Music was very much in Tony’s blood. His father was a school principal, church elder and organist. Sundays were spent at the church where Tony and his brother Winston would pump the organ pedals at their father’s feet while he played. They pumped until their muscles ached.
A couple of years later, Tony got a little tired of all the pedal pumping. He wanted to sing in the church choir as well. He kept telling his father, “I want to sing in the church choir.” When asked what part he wanted, he replied, “I want to sing bass,” trying to make his voice sound deeper. He got the part.
Old man Saoli also had something of a jazz collection. The boys used to listen to American big names like Paul Chambers and John Coltrane. “But,” Tony once said in an interview, “I didn’t understand what jazz was all about, but we just listened anyway. My favourite then was the mbaqanga group, Makhonatsohle Band.”
THE FIRST TIME
Tony always liked to tell the story of the time he first picked up a guitar. One hot afternoon a rather big fellow in the village stood in the ‘ring centre’, a patch of sandy ground, and challenged anyone to a boxing match. To his horror, the boys pushed Tony into the ring. It was an unwritten agreement that once you were picked to fight, you could not back out.
And so Tony did his best — and went home with a fat lip and swollen ears, not to mention the church bells ringing in his ears.
Still aching from the beating of that afternoon, Tony found big brother Winston playing a guitar. The guitar was made out of a gallon tin flattened out at one end. Strips of car tubes were tied around it for strings. Tony picked up the guitar…and gently stroked a tune.
Soon the pain was forgotten. And there and then Tony decided he was going to become a musician. After all, music healed, boxing hurt. But if Tony had dreams of becoming a musician, his parents had other ideas. His grandfather Anthony, after whom the young man was named, used to be a policeman. And it was into his boots that his parents wanted Tony to step. For once he went against their wishes. As he laughingly recalled, “Ayi! I decided it was not my line.”
A ‘UNIVERSITY’ EDUCATION
1963 saw a change in Tony’s life. His father was transferred to a new job in Johannesburg. The family followed.
After finishing high school in Rockville, Soweto, Tony furthered his studies by correspondence with Damelin. But still he wanted to be a professional musician. So it came as a pleasant surprise when one day his other brother, Chamberlain, bought Tony a guitar.
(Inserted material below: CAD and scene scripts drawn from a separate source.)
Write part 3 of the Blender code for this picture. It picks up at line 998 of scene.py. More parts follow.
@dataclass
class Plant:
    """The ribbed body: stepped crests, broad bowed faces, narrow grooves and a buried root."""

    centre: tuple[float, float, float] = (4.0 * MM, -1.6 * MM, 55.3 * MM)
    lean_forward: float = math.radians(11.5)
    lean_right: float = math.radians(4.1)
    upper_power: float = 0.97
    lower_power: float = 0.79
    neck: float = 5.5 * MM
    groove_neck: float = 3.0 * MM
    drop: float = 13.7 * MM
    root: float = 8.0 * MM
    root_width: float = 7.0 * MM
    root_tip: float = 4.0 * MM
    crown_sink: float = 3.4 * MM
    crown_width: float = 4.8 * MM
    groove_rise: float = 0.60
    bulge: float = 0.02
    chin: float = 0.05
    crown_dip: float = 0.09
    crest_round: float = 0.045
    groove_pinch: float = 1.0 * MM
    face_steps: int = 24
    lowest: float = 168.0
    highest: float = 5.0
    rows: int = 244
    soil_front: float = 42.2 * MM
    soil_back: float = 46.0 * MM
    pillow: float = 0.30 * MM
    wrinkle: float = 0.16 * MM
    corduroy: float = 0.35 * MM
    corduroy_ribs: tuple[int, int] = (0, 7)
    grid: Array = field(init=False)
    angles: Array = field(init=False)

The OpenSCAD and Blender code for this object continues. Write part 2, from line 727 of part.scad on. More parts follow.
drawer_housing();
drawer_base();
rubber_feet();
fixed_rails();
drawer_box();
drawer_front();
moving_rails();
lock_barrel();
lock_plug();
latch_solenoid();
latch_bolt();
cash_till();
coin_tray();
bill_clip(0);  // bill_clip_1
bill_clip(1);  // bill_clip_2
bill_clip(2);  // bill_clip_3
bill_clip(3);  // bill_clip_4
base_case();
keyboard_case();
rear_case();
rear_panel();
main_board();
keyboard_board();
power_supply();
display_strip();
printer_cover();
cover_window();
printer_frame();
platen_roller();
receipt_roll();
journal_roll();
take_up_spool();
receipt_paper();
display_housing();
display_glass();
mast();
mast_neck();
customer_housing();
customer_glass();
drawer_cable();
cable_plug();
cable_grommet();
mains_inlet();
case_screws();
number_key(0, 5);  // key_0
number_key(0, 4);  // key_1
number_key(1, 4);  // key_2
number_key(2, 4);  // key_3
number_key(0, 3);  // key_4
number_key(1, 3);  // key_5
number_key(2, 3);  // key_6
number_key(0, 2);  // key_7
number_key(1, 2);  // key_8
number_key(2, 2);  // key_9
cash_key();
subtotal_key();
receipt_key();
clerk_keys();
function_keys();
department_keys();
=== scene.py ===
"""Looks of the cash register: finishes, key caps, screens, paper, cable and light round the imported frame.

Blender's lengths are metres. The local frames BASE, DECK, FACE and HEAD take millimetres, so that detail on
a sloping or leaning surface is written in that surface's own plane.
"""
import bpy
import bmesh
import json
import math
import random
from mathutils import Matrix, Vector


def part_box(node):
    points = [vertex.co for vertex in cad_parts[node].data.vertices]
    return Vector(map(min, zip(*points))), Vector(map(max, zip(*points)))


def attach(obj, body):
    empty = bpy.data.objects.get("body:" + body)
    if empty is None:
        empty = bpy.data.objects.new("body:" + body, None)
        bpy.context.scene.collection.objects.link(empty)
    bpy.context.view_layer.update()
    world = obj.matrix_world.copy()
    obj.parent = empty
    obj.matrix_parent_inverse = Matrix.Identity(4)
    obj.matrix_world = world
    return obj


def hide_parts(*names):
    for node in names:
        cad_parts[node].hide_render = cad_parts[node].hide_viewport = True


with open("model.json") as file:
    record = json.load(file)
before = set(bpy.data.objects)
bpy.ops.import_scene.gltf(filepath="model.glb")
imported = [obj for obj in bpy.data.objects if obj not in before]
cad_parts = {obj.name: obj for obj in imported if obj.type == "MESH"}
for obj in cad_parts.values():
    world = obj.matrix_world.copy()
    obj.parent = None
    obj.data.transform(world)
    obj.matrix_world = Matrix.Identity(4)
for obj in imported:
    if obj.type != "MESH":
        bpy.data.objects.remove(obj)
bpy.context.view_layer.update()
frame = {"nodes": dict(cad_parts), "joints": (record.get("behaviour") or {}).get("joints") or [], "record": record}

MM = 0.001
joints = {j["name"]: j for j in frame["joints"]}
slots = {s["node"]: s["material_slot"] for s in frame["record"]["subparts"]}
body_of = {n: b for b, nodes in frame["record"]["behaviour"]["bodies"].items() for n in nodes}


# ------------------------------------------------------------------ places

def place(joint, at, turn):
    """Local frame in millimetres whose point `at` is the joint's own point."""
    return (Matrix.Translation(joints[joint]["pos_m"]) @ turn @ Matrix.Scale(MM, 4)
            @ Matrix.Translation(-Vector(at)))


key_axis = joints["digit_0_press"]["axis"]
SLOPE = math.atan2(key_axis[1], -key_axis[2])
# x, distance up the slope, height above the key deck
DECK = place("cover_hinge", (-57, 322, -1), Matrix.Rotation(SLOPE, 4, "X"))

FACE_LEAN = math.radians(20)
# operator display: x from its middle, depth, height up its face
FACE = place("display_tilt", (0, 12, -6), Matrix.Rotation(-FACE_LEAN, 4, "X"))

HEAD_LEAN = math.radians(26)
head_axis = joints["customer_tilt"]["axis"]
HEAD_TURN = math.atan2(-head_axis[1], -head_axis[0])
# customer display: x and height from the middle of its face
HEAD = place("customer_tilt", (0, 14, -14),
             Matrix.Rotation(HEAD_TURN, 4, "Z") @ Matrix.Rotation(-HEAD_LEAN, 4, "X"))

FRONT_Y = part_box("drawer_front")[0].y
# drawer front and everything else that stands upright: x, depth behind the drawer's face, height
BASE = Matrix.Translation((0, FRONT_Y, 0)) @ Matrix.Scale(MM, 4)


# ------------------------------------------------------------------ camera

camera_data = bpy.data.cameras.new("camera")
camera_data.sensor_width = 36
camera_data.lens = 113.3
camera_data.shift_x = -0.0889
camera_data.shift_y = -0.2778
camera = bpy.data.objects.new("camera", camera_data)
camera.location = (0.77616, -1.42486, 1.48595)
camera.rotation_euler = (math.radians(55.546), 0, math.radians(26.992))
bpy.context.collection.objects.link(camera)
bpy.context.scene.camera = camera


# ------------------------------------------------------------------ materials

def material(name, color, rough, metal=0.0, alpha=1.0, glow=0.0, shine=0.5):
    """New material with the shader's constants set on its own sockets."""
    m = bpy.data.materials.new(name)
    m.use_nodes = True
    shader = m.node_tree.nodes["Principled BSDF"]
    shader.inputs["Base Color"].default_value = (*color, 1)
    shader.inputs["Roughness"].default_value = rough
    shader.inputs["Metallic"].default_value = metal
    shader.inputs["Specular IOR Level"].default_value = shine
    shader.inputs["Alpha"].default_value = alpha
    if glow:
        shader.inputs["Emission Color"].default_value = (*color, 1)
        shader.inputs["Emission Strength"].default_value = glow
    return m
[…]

With the guitar under his arm, Tony went straight to Dorkay House in Eloff Street in downtown Jo’burg. For those of you who don’t know, Dorkay House in its day was one of our greatest ‘universities’ of music and culture.
There he learnt classical guitar under music teacher and trumpeter, Cyril Khumalo. And it was there where two other future giants of South African music found him practising.
Bunny Luthuli and guitarist Sol Malapane had been trying to form a band. All they needed was a bassist. But a good one was hard to find. .And so their search led them to Dorkay House where they found Tony. After the “hoezits”, they sat down to listen to him playing. What they heard told them that their search was over. ‘Drive’ was formed that year. It was 1969.
Only two years later, ‘Drive’ won the first prize in a competition that bands all over the land took part in — and they walked away with the R500 prize money. Tony never forgot how a chap called Gilbert Strauss, who provided the group with transport and instruments, refused to touch a cent of the money. He told the men to divide it among themselves. It was something that was not very common, then or now.
Tony, who even in his saddest moments managed a smile, once said, “The big guns are in this business for the money they can get out of it. Recording studios, radios, managers…you try to play something from inside of you, something meaningful, and they tell you, ‘the public doesn’t like jazz. They won’t buy it.’ And that’s the end of the story.”
THE FULL-TOOTHED SMILE
After Henry and Bunny died in a car accident, the band was no longer the same. Tony did not get along with some members of the group. He left after a show in Cape Town and went to Lesotho where he played with a piano player called Sam.
Tony also made friends with two other ‘muso’s — Tete Mbambisa and Dave Lithins. He spent a lot of time jamming with them too.
Two and a half years later, Tony came back to Johannesburg where he practised with a group in Hillbrow. But not for long. Dave came looking for him. He told Tony he was forming a trio — and was Tony interested in joining? That was in 1984 — and that’s how it stayed until the very end.
When not sitting with the Dave Lithins Trio, Tony played with the soft spoken and respected guitarist, George Mathiba. The two were good friends — and were into their second week of playing at Jameson’s when the news of Tony’s illness came.
George had his guitar ready and waiting when Mike, the bartender, received a call, “Tony is sick and has gone to see a doctor.”
There was nothing to do but wait for the next evening. The following day a neighbour of Tony’s rushed into the Learn and Teach offices. “Hen mfowethu, Tony collapsed yesterday and has been
admitted to Baragwanath,” he said.
A phone call was made to Bara. The news came like a bolt of lightning, “I’m sorry, but Tony Saoli is dead.” Shock, disbelief, and even downright anger. It was the same for everybody who heard it. But it was a fact.
The ‘Preacher’ is gone. Everyone who knew that warm handshake, the gentle backslap and that full-toothed smile will know what we have lost. And they would gladly share our heartfelt message of condolence to his loving wife, Kebogile, and their two lovely children.
And so the time has come to let ‘The Preacher’ rest in peace. Your sermon will be forever in the hearts of those who listened to it. Farewell, my friend!